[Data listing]
>>>>>

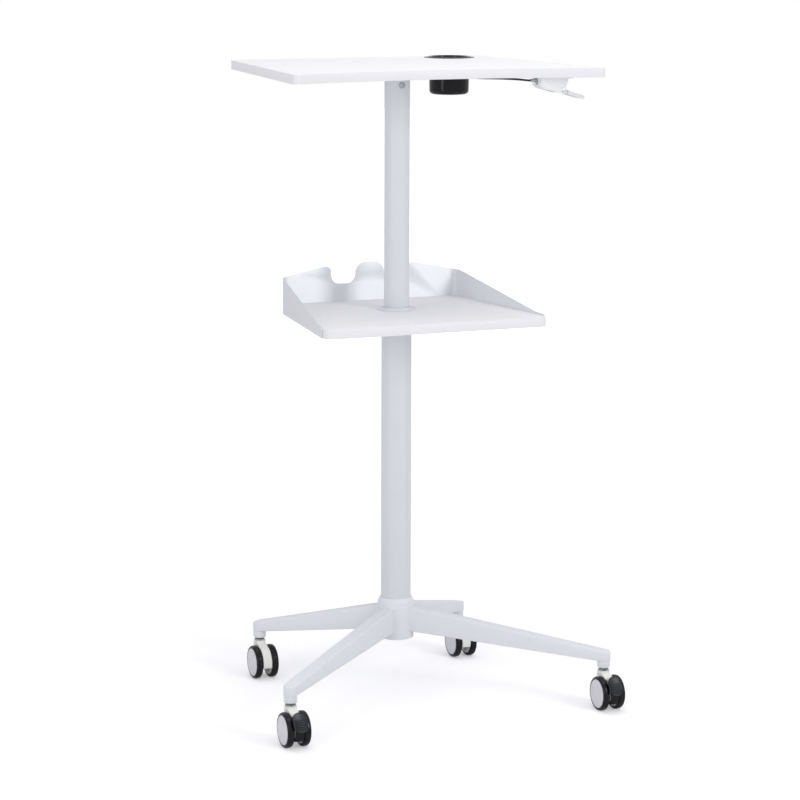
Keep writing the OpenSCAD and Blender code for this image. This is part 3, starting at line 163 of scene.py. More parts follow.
@dataclass(frozen=True)
class Finish:
    """A real finish: its colours, its gloss and the relief that its making leaves.

    Sizes are real ones in millimetres. A relief finer than about 0.8 mm is drawn at that size,
    because a pixel of the picture covers nearly 2 mm and a finer one would vanish.
    """

    name: str
    slot: str
    colour: str
    roughness: float
    grain: Grain
    grain_mm: float
    depth_mm: float
    shade: str = ""
    mottle_mm: float = 60.0
    gloss_spread: float = 0.04
    metallic: float = 0.0
    ior: float = 1.5
    coat: float = 0.0
    coat_roughness: float = 0.05
    subsurface_mm: float = 0.0

    def material(self) -> bpy.types.Material:
        """Give the finish as a material, made once and then shared."""
        return bpy.data.materials.get(self.name) or self.mix()

    def mix(self) -> bpy.types.Material:
        """Build the material's nodes.

        Returns:
            The new material.
        """
        LOG.info("%s: %s", self.name, self.grain.making)
        material, tree = blank_material(self.name)
        where = add_node(tree, "ShaderNodeTexCoord").outputs["Object"]
        cloud = add_node(
            tree, "ShaderNodeTexNoise", {"Scale": 1 / (self.mottle_mm * MM), "Detail": 3.0},
            {"Vector": where}).outputs["Fac"]
        # The mix node's sockets for colours have the numbers 6 and 7, and its output for them is 2.
        tone = add_node(
            tree, "ShaderNodeMix", {6: linear(self.colour), 7: linear(self.shade or self.colour)},
            {0: cloud}, data_type="RGBA").outputs[2]
        gloss = add_node(
            tree, "ShaderNodeMapRange",
            {"From Min": NOISE_SPAN[0], "From Max": NOISE_SPAN[1],
             "To Min": max(LEAST_ROUGHNESS, self.roughness - self.gloss_spread),
             "To Max": self.roughness + self.gloss_spread},
            {"Value": cloud}).outputs["Result"]
        along = add_node(
            tree, "ShaderNodeMapping", {"Scale": self.grain.stretch}, {"Vector": where}).outputs[0]
        relief = add_node(
            tree, "ShaderNodeTexNoise",
            {"Scale": 1 / (self.grain_mm * MM), "Detail": self.grain.detail},
            {"Vector": along}).outputs["Fac"]
        bump = add_node(
            tree, "ShaderNodeBump", {"Strength": 1.0, "Distance": self.depth_mm * MM},
            {"Height": relief}).outputs["Normal"]
        values = {
            "Metallic": self.metallic, "Coat Weight": self.coat, "Coat Roughness": self.coat_roughness,
            "Subsurface Weight": 1.0 if self.subsurface_mm else 0.0,
            "Subsurface Scale": self.subsurface_mm * MM,
        }
        if not self.metallic:
            values["IOR"] = self.ior
        shader = add_node(
            tree, "ShaderNodeBsdfPrincipled", values,
            {"Base Color": tone, "Roughness": gloss, "Normal": bump}).outputs["BSDF"]
        add_node(tree, "ShaderNodeOutputMaterial", links={"Surface": shader})
        return material


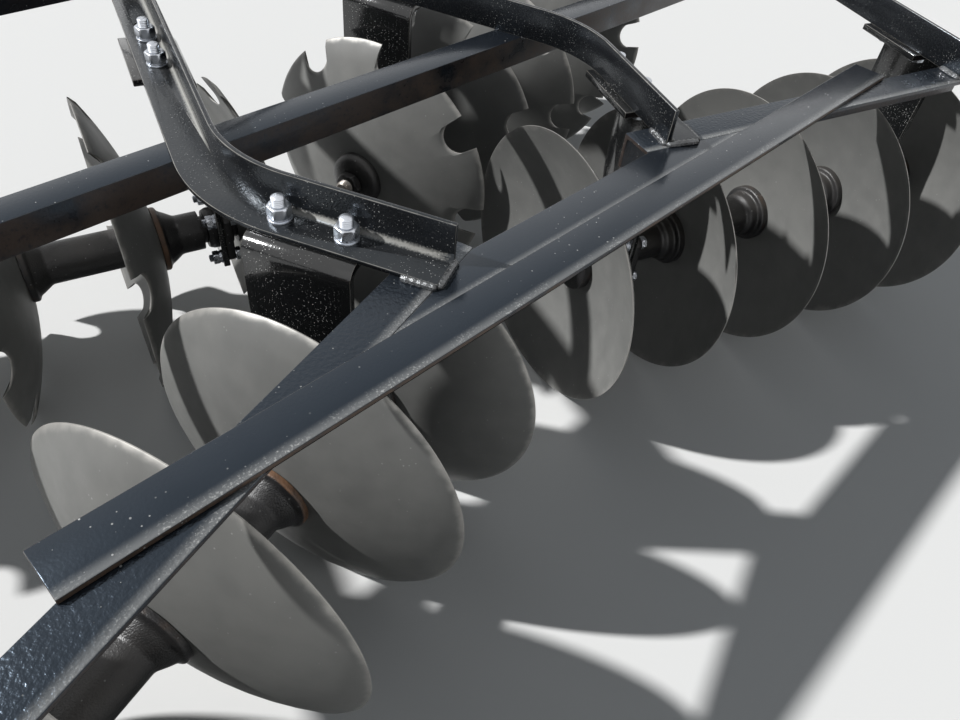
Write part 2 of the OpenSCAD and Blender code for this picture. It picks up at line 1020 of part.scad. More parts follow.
module axle_front_right() {
    color(steel)
        on_side("right")
            axle_rod("front");
}

module end_caps_front_right() {
    color(black)
        on_side("right")
            cap_row("front");
}

mid_tube();
front_tube();
rear_bar();
rear_center_bar();
rear_gang_bar_left();
rear_gang_bar_right();
inner_angle_left();
outer_angle_left();
inner_angle_right();
outer_angle_right();
end_gussets();
hanger_rear_inner_left();
hanger_rear_inner_right();
hanger_rear_outer_left();
hanger_rear_outer_right();
hanger_front_inner_left();
hanger_front_inner_right();
hanger_front_outer_left();
hanger_front_outer_right();
bearings_rear_left();
bearings_rear_right();
bearings_front_left();
bearings_front_right();
mast_tie();
mast_left();
mast_brace_left();
hitch_lug_left();
hitch_pin_left();
mast_right();
mast_brace_right();
hitch_lug_right();
hitch_pin_right();
top_pin();
discs_rear_left();
spools_rear_left();
axle_rear_left();
end_caps_rear_left();
discs_rear_right();
spools_rear_right();
axle_rear_right();
end_caps_rear_right();
discs_front_left();
spools_front_left();
axle_front_left();
end_caps_front_left();
discs_front_right();
spools_front_right();
axle_front_right();
end_caps_front_right();
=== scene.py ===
"""Looks of a mounted tandem disc harrow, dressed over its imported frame.

Lengths are in metres. X runs across the machine, Y the way it is pulled and Z up.
Each sub-assembly is a class that holds its sizes, builds its meshes and gives them their finish.
"""
import json
import logging
import math
from dataclasses import dataclass, replace
from enum import Enum
from functools import wraps
from typing import Callable, Sequence

import bmesh
import bpy
import numpy as np
from mathutils import Matrix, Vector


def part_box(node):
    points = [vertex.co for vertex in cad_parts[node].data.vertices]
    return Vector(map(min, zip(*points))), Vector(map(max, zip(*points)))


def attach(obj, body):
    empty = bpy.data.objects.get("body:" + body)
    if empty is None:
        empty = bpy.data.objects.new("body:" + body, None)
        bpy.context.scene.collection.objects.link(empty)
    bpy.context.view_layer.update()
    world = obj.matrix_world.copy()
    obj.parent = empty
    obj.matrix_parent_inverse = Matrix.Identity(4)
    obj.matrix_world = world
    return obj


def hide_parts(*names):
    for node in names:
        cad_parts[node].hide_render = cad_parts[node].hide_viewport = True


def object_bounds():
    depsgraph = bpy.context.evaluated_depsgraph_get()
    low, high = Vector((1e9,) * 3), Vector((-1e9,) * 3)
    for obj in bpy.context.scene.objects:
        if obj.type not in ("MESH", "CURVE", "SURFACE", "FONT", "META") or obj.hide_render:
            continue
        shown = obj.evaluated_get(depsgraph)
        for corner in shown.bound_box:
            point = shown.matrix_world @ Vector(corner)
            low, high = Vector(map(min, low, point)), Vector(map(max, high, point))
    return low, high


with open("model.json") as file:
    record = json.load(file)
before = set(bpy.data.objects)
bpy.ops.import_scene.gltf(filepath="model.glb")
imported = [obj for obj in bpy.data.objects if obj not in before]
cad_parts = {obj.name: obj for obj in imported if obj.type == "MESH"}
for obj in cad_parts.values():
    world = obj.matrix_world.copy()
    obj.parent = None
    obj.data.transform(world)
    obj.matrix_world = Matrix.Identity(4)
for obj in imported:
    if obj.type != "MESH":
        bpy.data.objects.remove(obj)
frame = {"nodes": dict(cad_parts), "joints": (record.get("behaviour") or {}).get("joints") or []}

LOG = logging.getLogger("disc_harrow")
CAD_BOX = [[float(value) for value in corner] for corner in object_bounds()]
UP = np.array([0.0, 0.0, 1.0])
ACROSS = np.array([1.0, 0.0, 0.0])
FORWARD = np.array([0.0, 1.0, 0.0])
Node = bpy.types.Node
Socket = bpy.types.NodeSocket
Line = tuple[np.ndarray, np.ndarray]  # two points: a bead's ends, or a box's corners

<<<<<

SHORT PROBLEM — Of the entries above, repeat exactly the lines from the line with "mid_tube();" through the line with "if empty is", both of them included.

ANSWER BELOW —
mid_tube();
front_tube();
rear_bar();
rear_center_bar();
rear_gang_bar_left();
rear_gang_bar_right();
inner_angle_left();
outer_angle_left();
inner_angle_right();
outer_angle_right();
end_gussets();
hanger_rear_inner_left();
hanger_rear_inner_right();
hanger_rear_outer_left();
hanger_rear_outer_right();
hanger_front_inner_left();
hanger_front_inner_right();
hanger_front_outer_left();
hanger_front_outer_right();
bearings_rear_left();
bearings_rear_right();
bearings_front_left();
bearings_front_right();
mast_tie();
mast_left();
mast_brace_left();
hitch_lug_left();
hitch_pin_left();
mast_right();
mast_brace_right();
hitch_lug_right();
hitch_pin_right();
top_pin();
discs_rear_left();
spools_rear_left();
axle_rear_left();
end_caps_rear_left();
discs_rear_right();
spools_rear_right();
axle_rear_right();
end_caps_rear_right();
discs_front_left();
spools_front_left();
axle_front_left();
end_caps_front_left();
discs_front_right();
spools_front_right();
axle_front_right();
end_caps_front_right();
=== scene.py ===
"""Looks of a mounted tandem disc harrow, dressed over its imported frame.

Lengths are in metres. X runs across the machine, Y the way it is pulled and Z up.
Each sub-assembly is a class that holds its sizes, builds its meshes and gives them their finish.
"""
import json
import logging
import math
from dataclasses import dataclass, replace
from enum import Enum
from functools import wraps
from typing import Callable, Sequence

import bmesh
import bpy
import numpy as np
from mathutils import Matrix, Vector


def part_box(node):
    points = [vertex.co for vertex in cad_parts[node].data.vertices]
    return Vector(map(min, zip(*points))), Vector(map(max, zip(*points)))


def attach(obj, body):
    empty = bpy.data.objects.get("body:" + body)
    if empty is None:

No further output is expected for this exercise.